DATA EXCERPT
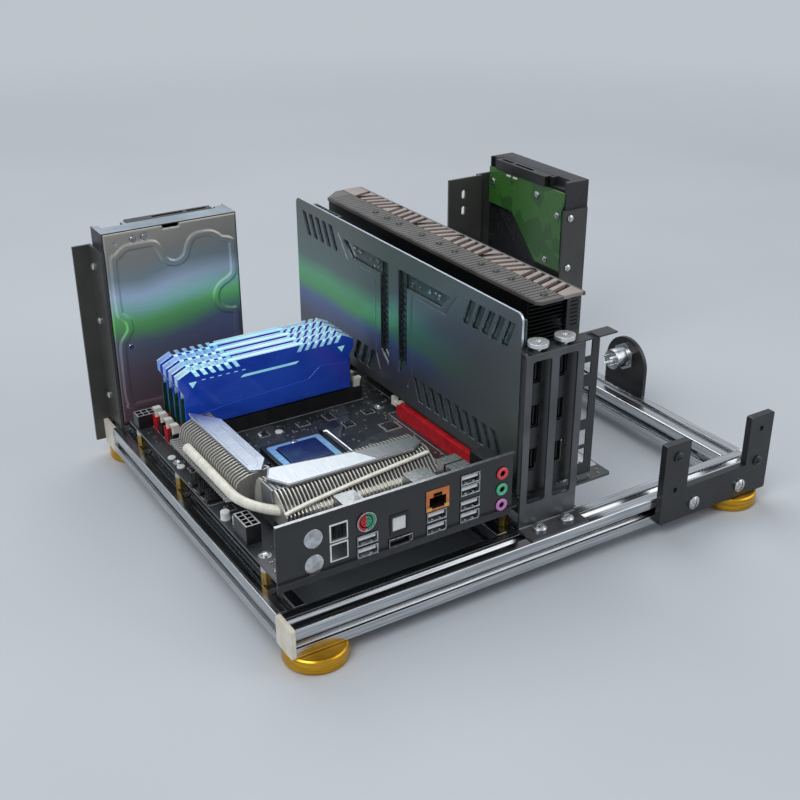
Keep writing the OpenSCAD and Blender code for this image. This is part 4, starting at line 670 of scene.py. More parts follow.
# %% Small parts' finishes
cover_brown = sprayed("warm_grey_coated_cover", "#4E4B49", "#5F5B58", 0.36)
bar_pink = sprayed("pale_warm_grey_bars", "#8F827C", "#A89A92", 0.34, coat=0.2)
light_pipe = moulded("amber_light_pipe", "#D9A441", "#EBC46E", 0.25)
chip_tan = moulded("barium_titanate_ceramic", "#8A7355", "#A88C68", 0.4)
chip_epoxy = moulded("black_epoxy_chip", "#1B1C1E", "#2A2B2E", 0.46)
print_white = moulded("white_printing_ink", "#C9CBCA", "#DDDFDE", 0.5)
# A paler grey that paints a highlight on the tops of black sockets.
painted_highlight_nylon = moulded("black_nylon_painted_highlight", "#8E8F90", "#A8A9AA", 0.3)
can_top = moulded("aluminium_can_top", "#C9CBCD", "#EDEEEF", 0.28)
solder = finish("bright_solder", "#C3C6C8", 0.3, metallic=0.8)
clouds(solder, 1.2, "#A9ACAE", "#DCDEE0")
wear(solder, 0.8, 0.2, 0.42)
track_grey = moulded("solder_mask_over_tracks", "#474D51", "#5A6165", 0.3)
print("small finishes made")


# %% [markdown]
# ## Broken edges
#
# A CAD solid has edges without any radius, and nothing real has: sheet has a
# bright line where it was cut, and castings are rounder still. A copy of each
# CAD piece gets its doubles merged, its flat faces joined, and a Bevel of the
# real edge's width. The copy then stands for its CAD node.

# %% Copy a CAD piece and break its edges
def softened(node, width, mats, body="bench", segments=2, turn_flat=0.4):
    """A copy of the node's mesh, its doubles merged and its flat faces joined, with a Bevel of that width."""
    mesh = nodes[node].data.copy()
    mesh.name = node + "_finished"
    bm = bmesh.new()
    bm.from_mesh(mesh)
    bmesh.ops.remove_doubles(bm, verts=bm.verts, dist=1e-6)
    bmesh.ops.dissolve_limit(bm, angle_limit=math.radians(turn_flat), verts=bm.verts, edges=bm.edges)
    bm.to_mesh(mesh)
    bm.free()
    mesh.materials.clear()
    for mat in mats if isinstance(mats, list) else [mats]:
        mesh.materials.append(mat)
    mesh.shade_smooth()
    mesh.set_sharp_from_angle(angle=crease)
    obj = bpy.data.objects.new(node + "_finished", mesh)
    bpy.context.scene.collection.objects.link(obj)
    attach(obj, body)
    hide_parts(node)
    if width:
        bevel(obj, width, segments)
    return obj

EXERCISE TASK
Nothing in the data may differ; print all of it exactly as written.

WORKED ANSWER
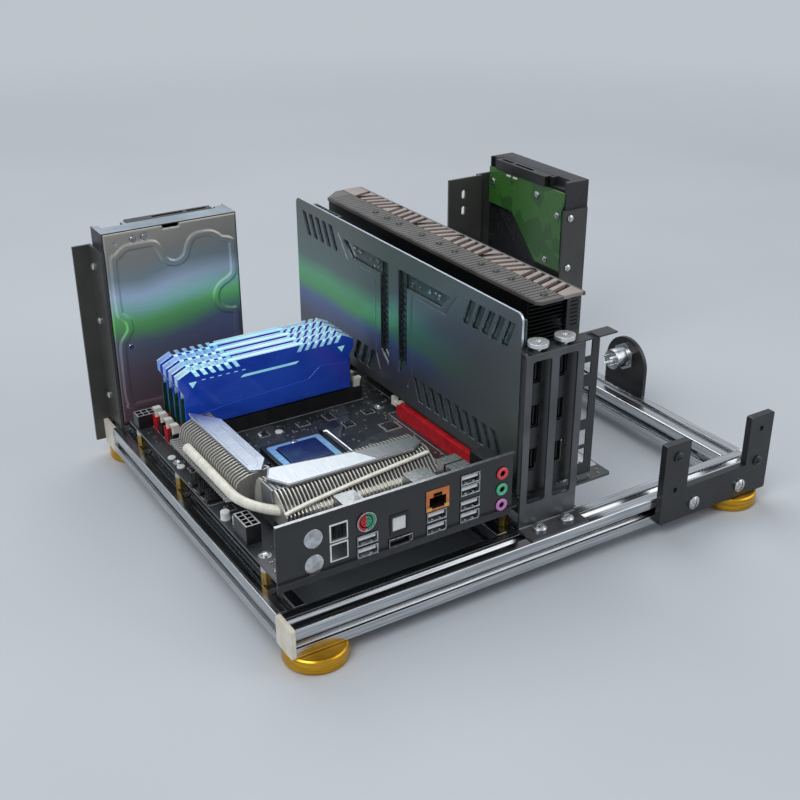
Keep writing the OpenSCAD and Blender code for this image. This is part 4, starting at line 670 of scene.py. More parts follow.
# %% Small parts' finishes
cover_brown = sprayed("warm_grey_coated_cover", "#4E4B49", "#5F5B58", 0.36)
bar_pink = sprayed("pale_warm_grey_bars", "#8F827C", "#A89A92", 0.34, coat=0.2)
light_pipe = moulded("amber_light_pipe", "#D9A441", "#EBC46E", 0.25)
chip_tan = moulded("barium_titanate_ceramic", "#8A7355", "#A88C68", 0.4)
chip_epoxy = moulded("black_epoxy_chip", "#1B1C1E", "#2A2B2E", 0.46)
print_white = moulded("white_printing_ink", "#C9CBCA", "#DDDFDE", 0.5)
# A paler grey that paints a highlight on the tops of black sockets.
painted_highlight_nylon = moulded("black_nylon_painted_highlight", "#8E8F90", "#A8A9AA", 0.3)
can_top = moulded("aluminium_can_top", "#C9CBCD", "#EDEEEF", 0.28)
solder = finish("bright_solder", "#C3C6C8", 0.3, metallic=0.8)
clouds(solder, 1.2, "#A9ACAE", "#DCDEE0")
wear(solder, 0.8, 0.2, 0.42)
track_grey = moulded("solder_mask_over_tracks", "#474D51", "#5A6165", 0.3)
print("small finishes made")


# %% [markdown]
# ## Broken edges
#
# A CAD solid has edges without any radius, and nothing real has: sheet has a
# bright line where it was cut, and castings are rounder still. A copy of each
# CAD piece gets its doubles merged, its flat faces joined, and a Bevel of the
# real edge's width. The copy then stands for its CAD node.

# %% Copy a CAD piece and break its edges
def softened(node, width, mats, body="bench", segments=2, turn_flat=0.4):
    """A copy of the node's mesh, its doubles merged and its flat faces joined, with a Bevel of that width."""
    mesh = nodes[node].data.copy()
    mesh.name = node + "_finished"
    bm = bmesh.new()
    bm.from_mesh(mesh)
    bmesh.ops.remove_doubles(bm, verts=bm.verts, dist=1e-6)
    bmesh.ops.dissolve_limit(bm, angle_limit=math.radians(turn_flat), verts=bm.verts, edges=bm.edges)
    bm.to_mesh(mesh)
    bm.free()
    mesh.materials.clear()
    for mat in mats if isinstance(mats, list) else [mats]:
        mesh.materials.append(mat)
    mesh.shade_smooth()
    mesh.set_sharp_from_angle(angle=crease)
    obj = bpy.data.objects.new(node + "_finished", mesh)
    bpy.context.scene.collection.objects.link(obj)
    attach(obj, body)
    hide_parts(node)
    if width:
        bevel(obj, width, segments)
    return obj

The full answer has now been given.